No julgamento desta quarta-feira, à exceção do ministro Napoleão Nunes Maia, 14 magistrados ministros seguiram o entendimento do relator quanto ao afastamento e em relação à manutenção de outras medidas cautelares, como a impossibilidade de o governador frequentar as dependências da sede do governo estadual e de se comunicar com demais investigados. O ministro Sérgio Kukina votou ainda pela decretação da prisão preventiva, mas ficou vencido nessa questão.
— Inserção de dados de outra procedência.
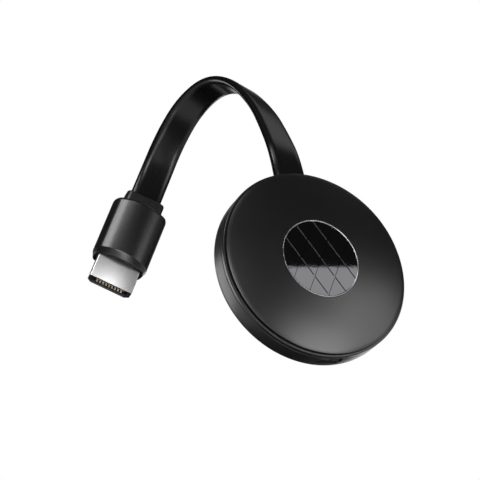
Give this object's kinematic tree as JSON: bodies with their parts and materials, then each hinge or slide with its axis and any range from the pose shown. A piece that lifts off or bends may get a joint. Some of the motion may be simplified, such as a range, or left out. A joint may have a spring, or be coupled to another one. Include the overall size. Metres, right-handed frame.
{
  "type": "wireless display dongle",
  "caption": "Round puck-shaped wireless display receiver with a domed gloss face, a short flat cable and a display plug.",
  "frame": {"origin": "middle of the display plug's mouth", "axes": "+Z the way the cable leaves the puck, +Y out of the puck's flat back, the domed face looks towards -Y"},
  "size_m": [0.0699, 0.0715, 0.1084],
  "materials": {
    "band_plastic": "satin",
    "ring_plastic": "satin",
    "cover_plastic": "gloss",
    "emblem_mirror": "polished",
    "bezel_chrome": "polished",
    "board": "matt",
    "zinc_steel": "satin",
    "chip": "matt",
    "silicone": "matt",
    "tin_plate": "satin",
    "gold_metal": "polished",
    "ferrite": "matt",
    "ceramic": "satin",
    "nickel_steel": "satin",
    "black_plastic": "matt",
    "white_plastic": "satin",
    "clear_plastic": "clear",
    "copper_wire": "satin",
    "grip_plastic": "satin",
    "cable_jacket": "satin"
  },
  "bodies": {
    "root": {"lower_shell": "band_plastic", "trim_ring": "ring_plastic", "top_cover": "cover_plastic", "emblem_plate": "emblem_mirror", "emblem_bezel": "bezel_chrome", "main_board": "board", "board_screws": "zinc_steel", "processor": "chip", "thermal_pad": "silicone", "heat_spreader": "tin_plate", "memory_chip": "chip", "flash_chip": "chip", "radio_board": "board", "radio_can": "tin_plate", "antenna_strip": "gold_metal", "crystal": "tin_plate", "regulator": "chip", "inductors": "ferrite", "capacitors": "ceramic", "socket_shell": "nickel_steel", "socket_blade": "black_plastic", "socket_pins": "gold_metal", "switch_body": "black_plastic", "status_lamp": "white_plastic", "light_pipe": "clear_plastic", "cable_gland": "ring_plastic", "puck_wires": "copper_wire", "plug_shell": "nickel_steel", "plug_insulator": "black_plastic", "plug_contacts": "gold_metal", "plug_board": "board", "plug_frame": "black_plastic", "plug_wires": "copper_wire", "plug_nose": "black_plastic", "plug_mould": "grip_plastic", "plug_collar": "grip_plastic", "ribbon_cable": "cable_jacket"},
    "button": {"reset_button": "band_plastic", "switch_plunger": "white_plastic"}
  },
  "joints": [
    {"name": "button_press", "type": "slide", "parent": "root", "child": "button", "axis": [-0.9272, 0, 0.3746], "range_m": [0, 0.0003], "stiffness_N_per_m": 300}
  ]
}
Para a ministra Laurita Vaz, o material colhido nas buscas e apreensões – e em quebras de sigilo bancário, fiscal, telefônico e telemático – revelou a existência de fortes indícios de autoria da prática de crimes de corrupção ativa e passiva, organização criminosa e lavagem de dinheiro. “Há evidência de vazamento de informações sensíveis da investigação, pois se constatou que os requeridos foram informados da deflagração das operações. […] No dia das buscas e apreensões, foram encontrados documentos rasgados com investigados, em clara tentativa de destruição de elementos úteis à apuração dos fatos”, reforçou.
Ao proferir o voto, também pelo referendo da cautelar, a ministra Nancy Andrighi mencionou as investigações, que apontaram a participação dos envolvidos como controladores informais de empresas que têm contrato direto com órgãos estaduais em áreas como saúde, educação, ciência e tecnologia e trânsito. Segundo ela, nesses acordos há fortes indícios de ilicitudes, como fraudes em licitações e sucessivas renovações injustificadas de contratos emergenciais.
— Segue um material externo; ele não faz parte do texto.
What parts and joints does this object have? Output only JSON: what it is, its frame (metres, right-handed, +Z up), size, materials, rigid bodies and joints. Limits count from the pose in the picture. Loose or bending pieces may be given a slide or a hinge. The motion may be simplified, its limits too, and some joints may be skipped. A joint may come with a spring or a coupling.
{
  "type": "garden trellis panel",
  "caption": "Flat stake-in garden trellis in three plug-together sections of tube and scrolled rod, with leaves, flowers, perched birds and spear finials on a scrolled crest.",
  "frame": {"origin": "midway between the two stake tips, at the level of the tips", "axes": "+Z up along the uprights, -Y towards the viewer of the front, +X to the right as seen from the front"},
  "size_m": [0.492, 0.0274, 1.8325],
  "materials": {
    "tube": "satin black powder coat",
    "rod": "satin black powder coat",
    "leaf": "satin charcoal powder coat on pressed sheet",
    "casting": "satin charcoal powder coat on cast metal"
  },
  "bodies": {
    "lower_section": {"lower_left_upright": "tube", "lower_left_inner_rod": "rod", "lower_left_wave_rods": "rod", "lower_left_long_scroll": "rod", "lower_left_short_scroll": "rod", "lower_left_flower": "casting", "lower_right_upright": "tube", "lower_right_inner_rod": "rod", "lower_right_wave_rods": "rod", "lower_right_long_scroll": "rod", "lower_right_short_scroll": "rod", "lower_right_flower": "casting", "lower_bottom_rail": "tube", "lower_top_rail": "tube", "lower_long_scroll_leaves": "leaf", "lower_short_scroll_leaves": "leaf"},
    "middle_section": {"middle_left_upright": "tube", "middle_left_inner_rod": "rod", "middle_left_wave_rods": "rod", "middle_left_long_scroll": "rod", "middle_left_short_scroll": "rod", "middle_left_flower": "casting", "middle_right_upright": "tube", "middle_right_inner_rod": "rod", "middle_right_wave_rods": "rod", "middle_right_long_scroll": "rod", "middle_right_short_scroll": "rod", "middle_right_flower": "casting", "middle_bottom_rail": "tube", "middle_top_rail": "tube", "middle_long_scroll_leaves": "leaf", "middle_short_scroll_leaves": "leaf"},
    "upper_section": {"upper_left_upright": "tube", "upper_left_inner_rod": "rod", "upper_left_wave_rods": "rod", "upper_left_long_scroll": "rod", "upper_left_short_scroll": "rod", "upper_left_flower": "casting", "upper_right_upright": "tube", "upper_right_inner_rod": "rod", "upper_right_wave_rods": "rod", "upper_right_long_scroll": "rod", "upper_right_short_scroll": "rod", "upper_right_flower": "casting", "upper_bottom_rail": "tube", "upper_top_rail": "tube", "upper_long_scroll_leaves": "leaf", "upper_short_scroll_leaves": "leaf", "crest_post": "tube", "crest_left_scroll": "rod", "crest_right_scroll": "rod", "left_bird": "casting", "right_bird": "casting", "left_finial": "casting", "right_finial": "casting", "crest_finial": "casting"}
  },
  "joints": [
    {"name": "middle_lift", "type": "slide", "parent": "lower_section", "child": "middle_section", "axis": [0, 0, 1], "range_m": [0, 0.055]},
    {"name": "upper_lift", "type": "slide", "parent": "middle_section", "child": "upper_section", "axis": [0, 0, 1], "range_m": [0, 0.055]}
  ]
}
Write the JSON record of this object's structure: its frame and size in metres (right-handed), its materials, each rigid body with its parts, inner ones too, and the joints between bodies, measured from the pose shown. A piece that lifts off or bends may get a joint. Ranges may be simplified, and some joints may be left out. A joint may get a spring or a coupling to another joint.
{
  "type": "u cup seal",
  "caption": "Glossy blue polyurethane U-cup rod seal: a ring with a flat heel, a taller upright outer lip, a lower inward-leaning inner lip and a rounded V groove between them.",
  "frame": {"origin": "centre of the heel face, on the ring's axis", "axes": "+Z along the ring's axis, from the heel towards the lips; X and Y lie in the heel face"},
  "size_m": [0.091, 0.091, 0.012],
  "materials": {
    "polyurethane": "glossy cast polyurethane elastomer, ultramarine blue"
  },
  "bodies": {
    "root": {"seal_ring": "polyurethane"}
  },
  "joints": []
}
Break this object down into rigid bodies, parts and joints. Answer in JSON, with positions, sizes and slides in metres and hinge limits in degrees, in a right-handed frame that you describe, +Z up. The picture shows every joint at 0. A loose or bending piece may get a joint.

Com relação à participação do governador no suposto esquema criminoso, Andrighi considera que a questão assume maior importância, pois há atos administrativos inerentes ao exercício da função pública no Executivo estadual, como a nomeação de secretários e a assinatura de contratos e de convênios de repasses de verbas públicas com empresas, organizações sociais e prefeituras também alegadamente envolvidas nas fraudes e desvios. “As medidas cautelares são razoáveis e adequadas para prevenir, não só a continuidade dos alegados delitos como o acesso a elementos de prova importantes para apuração dos fatos”, pontuou.
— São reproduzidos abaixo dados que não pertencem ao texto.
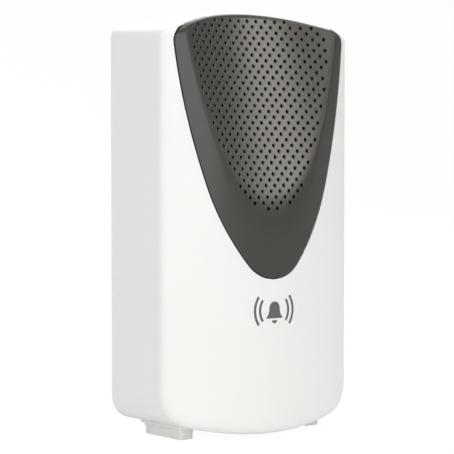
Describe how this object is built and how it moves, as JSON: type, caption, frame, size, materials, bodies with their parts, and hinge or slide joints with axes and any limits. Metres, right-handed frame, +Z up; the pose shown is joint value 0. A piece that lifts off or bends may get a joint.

“Todos os elementos juntados aos autos pelo Ministério Público Federal comprovam em juízo de cognição sumária a materialidade e indícios suficientes de autoria em relação a todos os representados, decididos liminarmente pelo ministro relator”, concluiu o presidente do STJ, Humberto Martins.
Denúncia – Na denúncia apresentada ao STJ, o MPF aponta que o governador Wilson Witzel utilizou-se do cargo para estruturar uma organização criminosa que movimentou R$ 554.236,50 em propinas pagas por empresários da saúde ao escritório de advocacia de sua esposa. O casal foi denunciado por corrupção passiva e lavagem de dinheiro na forma de crime continuado, reiterado por 25 vezes. Na petição, a PGR pede a condenação dos acusados, a decretação da perda do cargo público de Wilson Witzel e o pagamento de indenização mínima de R$ 1.108.473,00 aos cofres públicos.
No documento, a Procuradoria-Geral da República (PGR) apresenta provas de que o governador liderou três grupos empresariais – que representam quatro empresas – que disputavam o poder no governo do estado mediante o pagamento de vantagens indevidas a agentes públicos. Esses grupos lotearam algumas das principais pastas estaduais – a exemplo da Secretaria de Saúde – para implementar esquemas que beneficiassem suas empresas. Em troca do apoio do governador, os empresários firmavam contratos fictícios com o escritório de advocacia de Helena Witzel, o que permitia a transferência indireta de valores pagos por Mário Peixoto e Gothardo Lopes Netto a Wilson Witzel.
As provas colhidas englobam comprovantes de pagamentos, quebra de sigilos fiscal, bancário e telemático, além de relatos de colaboradores, entre outros fatos. O conteúdo exposto ao STJ revela sofisticada organização criminosa instalada no Rio de Janeiro, repetindo esquema criminoso praticado pelos últimos dois ex-governadores cariocas (Sérgio Cabral e Luiz Fernando Pezão).